The campaign also highlighted evolving siege technologies, including:
– Sophisticated flood tactics (Tang) vs. elevated living platforms (Yan)
– Mobile “sheep-horse cities” as temporary fortifications
– Tunnel warfare in the final assault on Huaizhou
– Psychological operations using captured soldiers to demoralize enemies

Legacy and Historical Significance

The collapse of An Qingxu’s regime marked a critical phase in the eight-year An Shi Rebellion that devastated Tang China. Several enduring lessons emerged:

1. Leadership Dynamics: The contrast between An Qingxu’s paralyzing paranoia and Shi Siming’s strategic patience demonstrated how personality shaped military outcomes. The Tang’s lack of unified command similarly showed the costs of political distrust overriding operational needs.

2. Military Evolution: The conflict accelerated innovations in combined arms warfare, psychological operations, and siege technologies that would influence East Asian warfare for centuries.

3. Political Consequences: While the Tang eventually prevailed, the rebellion’s suppression came at tremendous cost – weakened central authority, empowered regional governors, and economic devastation that presaged the dynasty’s long decline.

4. Cultural Impact: The prolonged warfare inspired literary works like Du Fu’s “Three Officials” and “Three Departures” poems, capturing the human toll.
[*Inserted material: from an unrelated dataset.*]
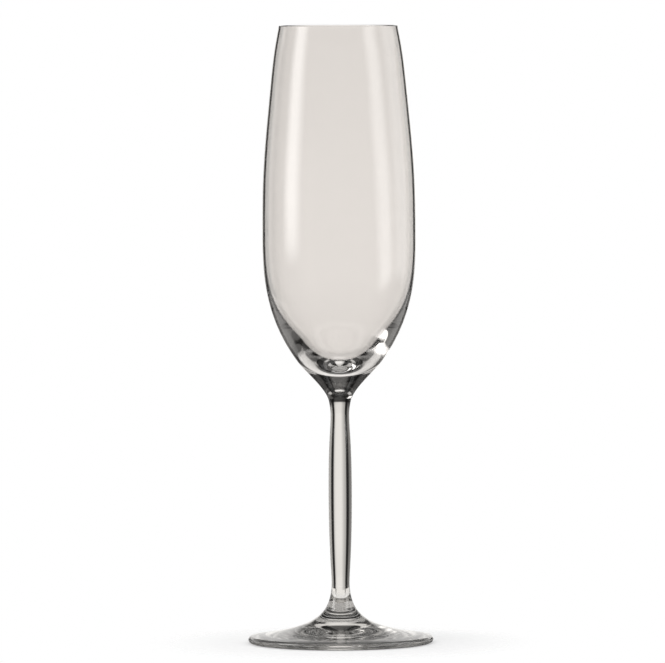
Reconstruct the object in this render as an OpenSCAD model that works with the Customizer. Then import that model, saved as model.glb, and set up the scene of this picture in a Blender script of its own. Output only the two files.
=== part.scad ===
// Champagne flute in clear glass. The bowl, the drawn stem and the pressed foot are three
// gathers of glass, fused at two flat seams. All three are turned about the upright axis Z,
// and the foot stands on the plane z = 0.

/* [Overall stack] */
// Height of the foot, from the table to the lower seam
foot_h = 17.2; // [14:0.1:20]
// Length of the stem, from the lower seam to the upper seam
stem_l = 81.7; // [60:0.1:110]
// Height of the bowl, from the upper seam to the rim
bowl_h = 153.1; // [130:0.1:175]

/* [Bowl, outside] */
// Outer diameter at the rim
rim_d = 48.5; // [44:0.1:53]
// Lean of the wall at the rim, inwards from upright
rim_lean = 10.7; // [6:0.1:15]
// Outer diameter at the shoulder
shoulder_d = 55.3; // [53.5:0.1:58]
// Drop from the rim to the shoulder
shoulder_drop = 24; // [18:0.1:34]
// Lean of the wall at the shoulder, inwards from upright
shoulder_lean = 5.7; // [3:0.1:8]
// Outer diameter at the belly, the widest place of the bowl
belly_d = 62.6; // [59:0.1:68]
// Height of the belly above the upper seam
belly_up = 66.1; // [56:0.1:76]
// Outer diameter where the belly turns into the base cone
cone_d = 34.6; // [30:0.1:38]
// Height of that place above the upper seam
cone_up = 16.3; // [13:0.1:20]
// Lean of the wall there, outwards from upright
cone_lean = 36; // [28:0.5:42]

/* [Bowl, inside] */
// Thickness of the wall at the rim, which the rim bead rounds over
rim_wall = 0.8; // [0.6:0.05:1.4]
// Thickness of the wall at the shoulder
shoulder_wall = 0.8; // [0.6:0.05:1.4]
// Thickness of the wall at the belly
belly_wall = 0.95; // [0.7:0.05:1.6]
// Diameter of the cavity where it starts to close
hollow_d = 40.4; // [36:0.1:43]
// Height of that place above the upper seam
hollow_up = 28.1; // [26:0.1:33]
// Lean of the cavity wall there, outwards from upright
hollow_lean = 38; // [30:0.5:48]
// Thickness of solid glass under the cavity, down to the upper seam
base_t = 14.2; // [10:0.1:20]

/* [Stem] */
// Diameter of the upper seam, where the stem meets the bowl
top_seam_d = 8.9; // [8:0.1:11]
// Flare at the upper seam, from upright
top_seam_flare = 11.5; // [4:0.5:20]
// Diameter of the waist under the bowl
waist_d = 7.6; // [6.6:0.1:9]
// Drop from the upper seam to the waist
waist_drop = 5.5; // [4:0.1:9]
// Diameter of the stem at its middle swell
swell_d = 9.5; // [8:0.1:11.5]
// Height of the swell above the lower seam
swell_up = 44.5; // [30:0.1:48]
// Diameter of the neck above the foot
neck_d = 7.3; // [6.2:0.1:9]
// Height of the neck above the lower seam
neck_up = 7.4; // [5:0.1:12]
// Diameter of the lower seam, where the stem meets the foot
low_seam_d = 9.6; // [8.6:0.1:12]
// Flare at the lower seam, from upright
low_seam_flare = 18; // [8:0.5:26]

/* [Foot] */
// Diameter of the foot over its rounded edge
foot_d = 75.5; // [68:0.1:86]
// Thickness of the rounded edge
edge_t = 2.8; // [2:0.1:3.6]
// Lift of the edge's underside above the table
edge_lift = 0.2; // [0.1:0.05:0.6]
// Slope of the upper side where it meets the edge, from level
edge_slope = 7.5; // [4:0.5:12]
// Outer diameter of the flat ring that the glass stands on
ring_d = 66; // [60:0.1:67]
// Width of that flat ring
ring_w = 2.5; // [1.5:0.1:5]
// Height of the hollow under the foot, at its middle
under_h = 2.2; // [0.8:0.1:4]

/* [Hidden] */

// points along each stretch of a curve, and along each rounded edge
steps = 16;
edge_steps = 8;
$fn = 96;

// how far a curve follows its tangent at each end, as a share of the height that it spans
rim_pull = 0.36;
shoulder_pull_up = 0.57;
shoulder_pull_down = 0.48;
belly_pull_up = 0.43;
belly_pull_down = 0.40;
cone_pull_up = 0.375;
cone_pull_down = 0.336;
top_seam_pull = 0.32;
hollow_pull_up = 0.36;
hollow_pull_down = 0.60;
floor_pull = 0.60;
waist_pull_up = 0.35;
waist_pull_down = 0.23;
swell_pull_up = 0.71;
swell_pull_down = 0.65;
neck_pull_up = 0.13;
neck_pull_down = 0.35;
low_seam_pull = 0.35;
collar_pull = 0.56;
apron_pull = 1.52;

// heights above the table
low_seam_z = foot_h;
top_seam_z = foot_h + stem_l;
rim_z = top_seam_z + bowl_h;

// places on the outline, as [radius, height]
shoulder_at = [shoulder_d / 2, rim_z - shoulder_drop];
belly_at = [belly_d / 2, top_seam_z + belly_up];
cone_at = [cone_d / 2, top_seam_z + cone_up];
top_seam_at = [top_seam_d / 2, top_seam_z];
hollow_at = [hollow_d / 2, top_seam_z + hollow_up];
floor_at = [0, top_seam_z + base_t];
waist_at = [waist_d / 2, top_seam_z - waist_drop];
swell_at = [swell_d / 2, low_seam_z + swell_up];
neck_at = [neck_d / 2, low_seam_z + neck_up];
low_seam_at = [low_seam_d / 2, low_seam_z];

// the rim bead, a half circle across the wall
rim_bead_r = rim_wall / 2;
rim_bead_at = [rim_d / 2 - rim_bead_r, rim_z - rim_bead_r];
rim_out_at = rim_bead_at + [rim_bead_r, 0];
rim_in_at = rim_bead_at - [rim_bead_r, 0];

// the rounded edge of the foot, and where the upper side runs into it
edge_r = edge_t / 2;
edge_at = [foot_d / 2 - edge_r, edge_lift + edge_r];
edge_top_at = edge_at + edge_r * [sin(edge_slope), cos(edge_slope)];
ring_out_at = [ring_d / 2, 0];
ring_in_at = [ring_d / 2 - ring_w, 0];

// radius of the shallow dome under the foot
under_r = (pow(ring_in_at[0], 2) + pow(under_h, 2)) / (2 * under_h);

// unit vector in the outline that leans by an angle from upright
function leaning(angle) = [sin(angle), cos(angle)];

// point at t along the cubic curve with the four control points c
function on_cubic(c, t) =
    pow(1 - t, 3) * c[0] + 3 * pow(1 - t, 2) * t * c[1]
    + 3 * (1 - t) * t * t * c[2] + pow(t, 3) * c[3];

// points from a down to b, leaving and arriving along the given unit vectors, which point up;
// the pulls are shares of the height between the two places
function curve_down(a, a_up, a_pull, b, b_up, b_pull) =
    let (span = a[1] - b[1])
    [for (i = [0 : steps])
        on_cubic([a, a - a_pull * span * a_up, b + b_pull * span * b_up, b], i / steps)];

// points round a centre from one angle to another
function arc(centre, r, from, to) =
    [for (i = [0 : edge_steps])
        centre + r * [cos(from + (to - from) * i / edge_steps),
                      sin(from + (to - from) * i / edge_steps)]];

// all but the first point of a list, so that neighbouring stretches share their end point once
function rest_of(points) = [for (i = [1 : len(points) - 1]) points[i]];

// all but the first and last point of a list
function inside_of(points) = [for (i = [1 : len(points) - 2]) points[i]];

// a list of points in the other order
function reversed(points) = [for (i = [len(points) - 1 : -1 : 0]) points[i]];

// outside of the bowl, from the rim down to the upper seam
bowl_outside = concat(
    curve_down(rim_out_at, leaning(-rim_lean), rim_pull,
               shoulder_at, leaning(-shoulder_lean), shoulder_pull_up),
    rest_of(curve_down(shoulder_at, leaning(-shoulder_lean), shoulder_pull_down,
                       belly_at, leaning(0), belly_pull_up)),
    rest_of(curve_down(belly_at, leaning(0), belly_pull_down,
                       cone_at, leaning(cone_lean), cone_pull_up)),
    rest_of(curve_down(cone_at, leaning(cone_lean), cone_pull_down,
                       top_seam_at, leaning(top_seam_flare), top_seam_pull)));

// inside of the bowl, from the rim down to the floor of the cavity
bowl_inside = concat(
    curve_down(rim_in_at, leaning(-rim_lean), rim_pull,
               shoulder_at - [shoulder_wall, 0], leaning(-shoulder_lean), shoulder_pull_up),
    rest_of(curve_down(shoulder_at - [shoulder_wall, 0], leaning(-shoulder_lean),
                       shoulder_pull_down,
                       belly_at - [belly_wall, 0], leaning(0), belly_pull_up)),
    rest_of(curve_down(belly_at - [belly_wall, 0], leaning(0), belly_pull_down,
                       hollow_at, leaning(hollow_lean), hollow_pull_up)),
    rest_of(curve_down(hollow_at, leaning(hollow_lean), hollow_pull_down,
                       floor_at, leaning(90), floor_pull)));

// the stem, from the upper seam down to the lower seam
stem_side = concat(
    curve_down(top_seam_at, leaning(top_seam_flare), top_seam_pull,
               waist_at, leaning(0), waist_pull_up),
    rest_of(curve_down(waist_at, leaning(0), waist_pull_down,
                       swell_at, leaning(0), swell_pull_up)),
    rest_of(curve_down(swell_at, leaning(0), swell_pull_down,
                       neck_at, leaning(0), neck_pull_up)),
    rest_of(curve_down(neck_at, leaning(0), neck_pull_down,
                       low_seam_at, leaning(-low_seam_flare), low_seam_pull)));

// upper side of the foot, from the lower seam down and out to its rounded edge
foot_top = curve_down(low_seam_at, leaning(-low_seam_flare), collar_pull,
                      edge_top_at, leaning(edge_slope - 90), apron_pull);

// the dome under the foot, from the flat ring in to its middle
foot_under = [for (i = [0 : steps])
    let (r = ring_in_at[0] * (1 - i / steps))
    [r, sqrt(pow(under_r, 2) - pow(r, 2)) - under_r + under_h]];

module turned(outline) {
    rotate_extrude() polygon(outline);
}

module bowl() {
    color([0.93, 0.92, 0.90, 0.45])
        turned(concat(
            bowl_outside,
            [[0, top_seam_z]],
            reversed(bowl_inside),
            inside_of(arc(rim_bead_at, rim_bead_r, 180, 0))));
}

module stem() {
    color([0.90, 0.89, 0.87, 0.60])
        turned(concat(stem_side, [[0, low_seam_z], [0, top_seam_z]]));
}

module foot() {
    color([0.86, 0.85, 0.83, 0.60])
        turned(concat(
            foot_top,
            rest_of(arc(edge_at, edge_r, 90 - edge_slope, 0)),
            rest_of(arc(edge_at, edge_r, 0, -90)),
            [ring_out_at],
            foot_under,
            [[0, low_seam_z]]));
}

bowl();
stem();
foot();
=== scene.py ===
"""Champagne flute in clear glass, on a pale floor in soft studio light.

The file has the layout of an add-on and is run as a script. The bowl, the stem and the foot are
drawn as outlines, spun about the upright axis and given a glass each.
"""

import math

import bpy
from bpy.props import FloatProperty, FloatVectorProperty, IntProperty, PointerProperty
from bpy.types import Operator, Panel, PropertyGroup
from mathutils import Matrix, Vector


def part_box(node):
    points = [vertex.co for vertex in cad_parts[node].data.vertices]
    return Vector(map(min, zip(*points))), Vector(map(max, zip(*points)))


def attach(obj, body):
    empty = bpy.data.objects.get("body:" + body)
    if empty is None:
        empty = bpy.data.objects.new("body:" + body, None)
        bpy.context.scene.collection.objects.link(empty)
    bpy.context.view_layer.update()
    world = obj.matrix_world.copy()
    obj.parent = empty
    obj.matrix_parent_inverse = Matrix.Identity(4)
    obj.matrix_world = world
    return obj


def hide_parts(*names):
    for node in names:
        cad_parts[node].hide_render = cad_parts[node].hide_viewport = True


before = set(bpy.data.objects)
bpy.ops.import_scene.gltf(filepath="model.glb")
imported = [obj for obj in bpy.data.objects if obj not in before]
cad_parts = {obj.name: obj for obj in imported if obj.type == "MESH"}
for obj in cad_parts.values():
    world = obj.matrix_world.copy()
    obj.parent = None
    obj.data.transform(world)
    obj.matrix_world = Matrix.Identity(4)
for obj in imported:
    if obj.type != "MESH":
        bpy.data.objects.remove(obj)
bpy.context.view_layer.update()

bl_info = {
    "name": "Champagne flute",
    "version": (1, 0, 0),
    "blender": (4, 5, 0),
    "location": "View3D > Sidebar > Flute",
    "description": "Makes a champagne flute: a blown bowl, a drawn stem and a pressed foot",
    "category": "Object",
}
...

Archaeological finds like Shi Siming’s jade funeral tablets and tomb artifacts continue to enrich our understanding of this pivotal era.

The An Shi Rebellion’s second phase, culminating in An Qingxu’s downfall and Shi Siming’s rise, remains a textbook study in the interplay of military strategy, political psychology, and the unpredictable role of environmental factors (like the Anyang sandstorm) in shaping history’s course. Its lessons about balancing centralized control with operational flexibility, the dangers of excessive suspicion in leadership, and the importance of logistical planning continue to resonate in military academies worldwide.